__THE EXERCISE__. Output the lines below exactly, please, from the first line until the line with "surface, named for", counting both.
━━━━━ RAW DATA ━━━━━
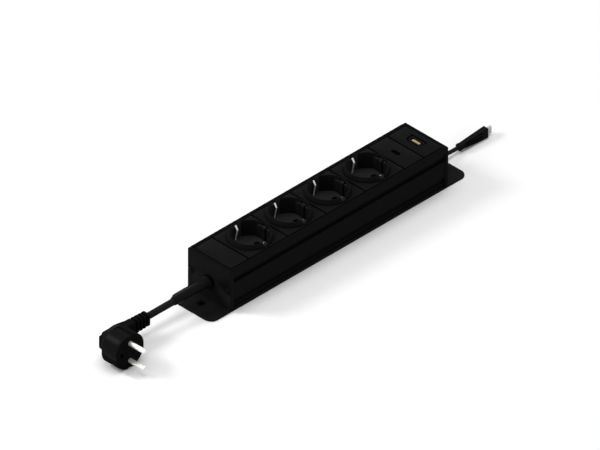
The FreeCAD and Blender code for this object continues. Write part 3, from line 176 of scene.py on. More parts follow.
@dataclass(frozen=True)
class Finish:
    """A surface, named for its material and for how it was made. Sizes and depths are millimetres."""

    name: str
    colour: str
    roughness: float
    grain: Grain
    grain_mm: float
    depth_mm: float
    metallic: float = 0.0
    specular: float = 0.5
    second_colour: str = ""
    cloud_mm: float = 14.0
    gloss_change: float = 0.06

    def stretch(self) -> Triple:
        """How far the pattern is drawn out along X: a drawn surface shows long fine lines."""
        return (0.04, 1.0, 1.0) if self.grain is Grain.DRAWN else (1.0, 1.0, 1.0)

    def build(self) -> bpy.types.Material:
        """Makes the material: a fine grain in bump and gloss, and broad soft clouds in colour and gloss.

        Returns:
            The material, read in object coordinates.
        """
        material = bpy.data.materials.new(self.name)
        material.use_nodes = True
        tree = material.node_tree
        tree.nodes.clear()
        place = add_node(tree, "ShaderNodeTexCoord").outputs["Object"]
        drawn = add_node(tree, "ShaderNodeMapping", {"Vector": place, "Scale": self.stretch()}).outputs[0]
        patterns = []
        for where, size, noise in ((drawn, self.grain_mm, FINE_NOISE), (place, self.cloud_mm, CLOUD_NOISE)):
            inputs = {"Vector": where, "Scale": 1 / (size * MM), "Detail": noise[0], "Roughness": noise[1]}
            patterns.append(add_node(tree, "ShaderNodeTexNoise", inputs).outputs["Fac"])
        fine, cloud = patterns
        shares = {0: fine, 1: FINE_SHARE, 2: cloud}
        mixed = add_node(tree, "ShaderNodeMath", shares, {"operation": "MULTIPLY_ADD"})
        gloss = add_node(
            tree,
            "ShaderNodeMapRange",
            {
                "Value": mixed.outputs[0],
                "From Min": MIXED_RANGE[0],
                "From Max": MIXED_RANGE[1],
                "To Min": max(self.roughness - self.gloss_change, LEAST_ROUGHNESS),
                "To Max": self.roughness + self.gloss_change,
            },
        )
        tone = add_node(
            tree,
            "ShaderNodeMixRGB",
            {
                "Fac": cloud,
                "Color1": linear(self.colour),
                "Color2": linear(self.second_colour or self.colour),
            },
        )
        bump = add_node(
            tree,
            "ShaderNodeBump",
            {"Height": fine, "Distance": self.depth_mm * MM, "Strength": BUMP_STRENGTH},
        )
        shader = add_node(
            tree,
            "ShaderNodeBsdfPrincipled",
            {
                "Base Color": tone.outputs[0],
                "Roughness": gloss.outputs[0],
                "Metallic": self.metallic,
                "Specular IOR Level": self.specular,
                "Normal": bump.outputs[0],
            },
        )
        add_node(tree, "ShaderNodeOutputMaterial", {"Surface": shader.outputs[0]})
        return material


# For each slot: material, colour, roughness, grain, its size and depth, metallic, specular, clouds' colour
FINISHES = {
    # The dye sits in a clear oxide, which shows fine drawn lines and no mirror
    "profile": Finish("anodised_extrusion", "#141415", 0.46, DRAWN, 0.35, 0.02, 0.0, 0.006, "#161617"),
    # The top border, dulled where it was sawn and eased: darker than the inserts that it holds
    "edge": Finish("anodised_sawn_edge", "#0c0c0d", 0.5, DRAWN, 0.3, 0.02, 0.0, 0.004, "#0e0e0f"),
    # A dull skin with a slight orange peel of about a millimetre
    "plate": Finish("powder_coated_steel", "#161616", 0.5, COATED, 0.9, 0.04, 0.0, 0.012, "#191919"),
    # From a spark-eroded tool: a dry even grain that never mirrors
    "insert": Finish("eroded_polycarbonate", "#131313", 0.42, MOULDED, 0.32, 0.03, 0.0, 0.008, "#151515"),
    # The same blend in a finer texture, which scatters more and so looks a shade paler on edge
    "cap": Finish("textured_polycarbonate", "#171717", 0.40, MOULDED, 0.28, 0.03, 0.0, 0.002, "#191919"),
    # Steps and grooves, left with the tool's deepest texture: nearly no light returns
    "shade": Finish("deep_eroded_polycarbonate", "#060606", 0.6, MOULDED, 0.4, 0.04, 0.0, 0.002, "#080808"),
    # Inside the recess, where the core pin of the tool was polished: the palest black here
    "recess": Finish("polished_polycarbonate", "#2b2b2b", 0.36, MOULDED, 0.3, 0.02, 0.0, 0.012, "#282828"),
    # Glass-filled and left its natural colour: chalky, with a faint yellow
    "carrier": Finish("moulded_polyester", "#c9c5b8", 0.6, MOULDED, 0.4, 0.04, 0.0, 0.5, "#b9b5a6"),
    # Dark and oily, with a low sheen on the heads
    "screw": Finish("black_oxide_steel", "#0c0c0d", 0.36, PLATED, 0.15, 0.01, 0.1, 0.02, "#101011"),
    # Pale, faintly blue and cloudy
    "zinc_screw": Finish("zinc_plated_steel", "#c3c6c8", 0.3, PLATED, 0.2, 0.01, 1.0, 0.5, "#b2b6b6"),
    # Bright and silky, so it keeps its light down in a recess
    "clip": Finish("tumbled_nickel_spring", "#f6f5f1", 0.42, PLATED, 0.12, 0.006, 0.35, 0.5, "#edece7"),
    # The clip's outer side, dulled in the press and never burnished by a plug
    "clip_back": Finish("pressed_nickel_spring", "#4a4a49", 0.5, PLATED, 0.12, 0.006, 0.3, 0.1, "#424241"),
    # The plug's earth strips, in the shade of its body
    "strip": Finish("blackened_steel_strip", "#101011", 0.4, PLATED, 0.12, 0.006, 0.0, 0.02, "#131314"),
    # Deep-drawn, bright nickel over a satin ground
    "tip": Finish("drawn_nickel_steel", "#a9a9a8", 0.3, PLATED, 0.15, 0.006, 1.0, 0.5, "#9c9c9c"),
    # Warm and softly mirrored, with the press's grain
    "contact": Finish("pressed_brass", "#d0a45c", 0.3, PLATED, 0.2, 0.01, 1.0, 0.5, "#b98d4c"),
    # Over nickel, bright but softened by its plating
    "gold": Finish("hard_gold_plate", "#b9a67c", 0.34, PLATED, 0.12, 0.004, 0.5, 0.3, "#b09b70"),
    # Folded shells, dark with a cold sheen
    "port": Finish("black_nickel_steel", "#1b1b1d", 0.36, PLATED, 0.15, 0.006, 0.6, 0.1, "#202022"),
    # Matt and darkest, since no light reaches far into a port
    "tongue": Finish("moulded_polyamide", "#0e0e0e", 0.5, MOULDED, 0.2, 0.01, 0.0, 0.02, "#121212"),
    # Glassy green over the weave of the board
    "board": Finish("solder_mask_epoxy", "#1d5a34", 0.35, COATED, 0.5, 0.02, 0.0, 0.5, "#194f2e"),
    # A wound core under yellow tape, which shines unevenly
    "winding": Finish("polyester_tape", "#c9a43a", 0.4, COATED, 0.8, 0.03, 0.0, 0.5, "#b8932f"),
    # Shrunk sleeve over a can: smooth, with a violet cast
    "can": Finish("sleeved_aluminium_can", "#2c2c44", 0.3, COATED, 0.6, 0.02, 0.2, 0.5, "#242438"),
    # Soft vinyl from a polished tool: an even skin whose low sheen gathers on its rounded edges
    "rubber": Finish(
        "satin_moulded_vinyl", "#101010", 0.27, MOULDED, 0.3, 0.012, 0.0, 0.018, "#131313",
        gloss_change=0.03,
    ),
    # The same where the tool was left dry, which takes the sheen off the plug's narrowing back
    "rubber_back": Finish("dry_moulded_vinyl", "#111111", 0.5, MOULDED, 0.3, 0.012, 0.0, 0.001, "#141414"),
    # The data plug's grip: a harder vinyl, polished on the crests that the fingers hold
    "grip": Finish("polished_grip_vinyl", "#161616", 0.36, MOULDED, 0.3, 0.012, 0.0, 0.006, "#191919"),
    # Drawn through a die, so its faint lines run along the cord
    "cord": Finish(
        "drawn_vinyl_jacket", "#161616", 0.3, DRAWN, 0.5, 0.02, 0.0, 0.03, "#191919",
        gloss_change=0.03,
    ),
    # The three inner sheaths, drawn and waxy: brown, blue, and green with yellow in it
    "live": Finish("brown_vinyl_sheath", "#6b3d22", 0.4, DRAWN, 0.3, 0.02, 0.0, 0.5, "#5f351d"),
    "neutral": Finish("blue_vinyl_sheath", "#2a63b8", 0.4, DRAWN, 0.3, 0.02, 0.0, 0.5, "#2558a6"),
    "earth": Finish("green_yellow_vinyl_sheath", "#6fae2e", 0.4, DRAWN, 0.3, 0.02, 0.0, 0.5, "#c2b730"),
    # The brightest metal here, with a turned gloss
    "pin": Finish("turned_nickel_brass", "#f8f7f3", 0.24, PLATED, 0.12, 0.004, 0.7, 0.5, "#efeee9"),
}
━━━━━
__EXPECTED ANSWER__.
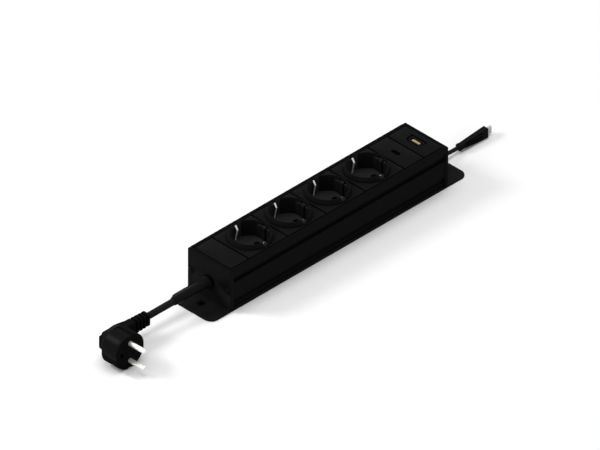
The FreeCAD and Blender code for this object continues. Write part 3, from line 176 of scene.py on. More parts follow.
@dataclass(frozen=True)
class Finish:
    """A surface, named for its material and for how it was made. Sizes and depths are millimetres."""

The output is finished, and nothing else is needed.